= Recoil (rheology) =

Recoil is a rheological phenomenon observed only in non-Newtonian fluids that is characterized by a moving fluid's ability to snap back to a previous position when external forces are removed. Recoil is a result of the fluid's elasticity and memory where the speed and acceleration by which the fluid moves depends on the molecular structure and the location to which it returns depends on the conformational entropy. This effect is observed in numerous non-Newtonian liquids to a small degree, but is prominent in some materials such as molten polymers.

==Memory==

The degree to which a fluid will “remember” where it came from depends on the entropy. Viscoelastic properties in fluids cause them to snap back to entropically favorable conformations. Recoil is observed when a favorable conformation is in the fluid's recent past. However, the fluid cannot fully return to its original position due to energy losses stemming from less than perfect elasticity.

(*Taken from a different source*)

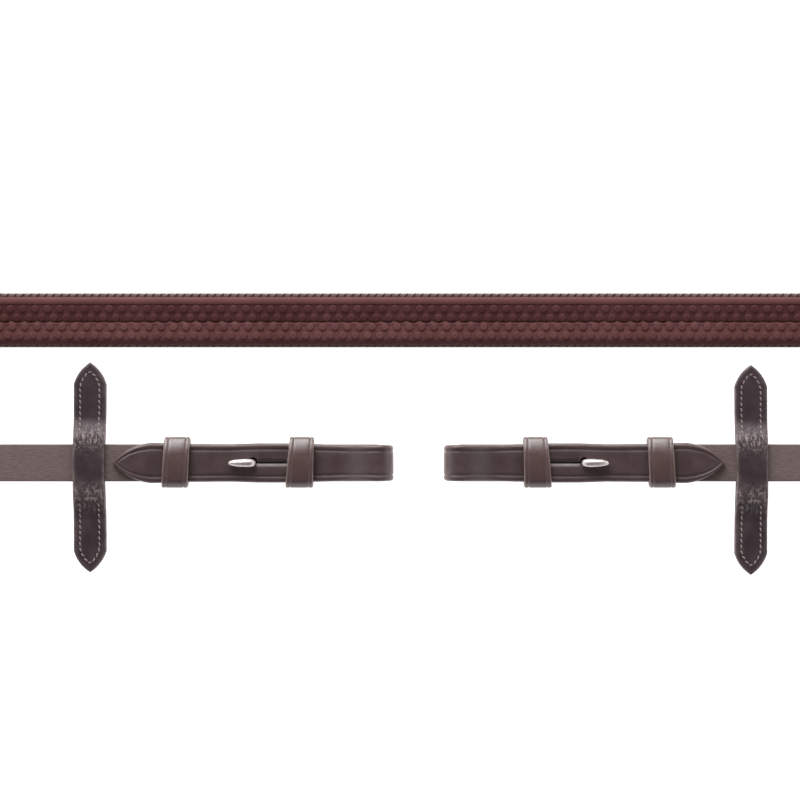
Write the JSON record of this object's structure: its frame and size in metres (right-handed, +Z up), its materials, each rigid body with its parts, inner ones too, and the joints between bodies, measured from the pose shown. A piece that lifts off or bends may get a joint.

Recoiling fluids display fading memory meaning the longer a fluid is elongated, the less it will recover. Recoil is related to characteristic time, an estimate of the order of magnitude of reaction for the system. Fluids that are described as recoiling generally have characteristic times on the order of a few seconds. Although recoiling fluids usually recover relatively small distances, some molten polymers can recover back to 1/10 of the total elongation. This property of polymers must be accounted for in polymer processing.

==Demonstrations of Recoil==

When a spinning rod is placed in a polymer solution, elastic forces generated by the rotation motion cause fluid to climb up the rod (a phenomenon known as the Weissenberg effect). If the torque being applied is immediately brought to a stop, the fluid recoils down the rod.

When a viscoelastic fluid being poured from a beaker is quickly cut with a pair of scissors, the fluid recoils back into the beaker.
When fluid at rest in a circular tube is subjected to a pressure drop, a parabolic flow distribution is observed that pulls the liquid down the tube. Immediately after the pressure is alleviated, the fluid recoils backward in the tube and forms a more blunt flow profile.
When Silly Putty is rapidly stretched and held at an elongated position for a short period of time, it springs back. However, if it is held at an elongated position for a longer period of time, there is very little recovery and no visible recoil.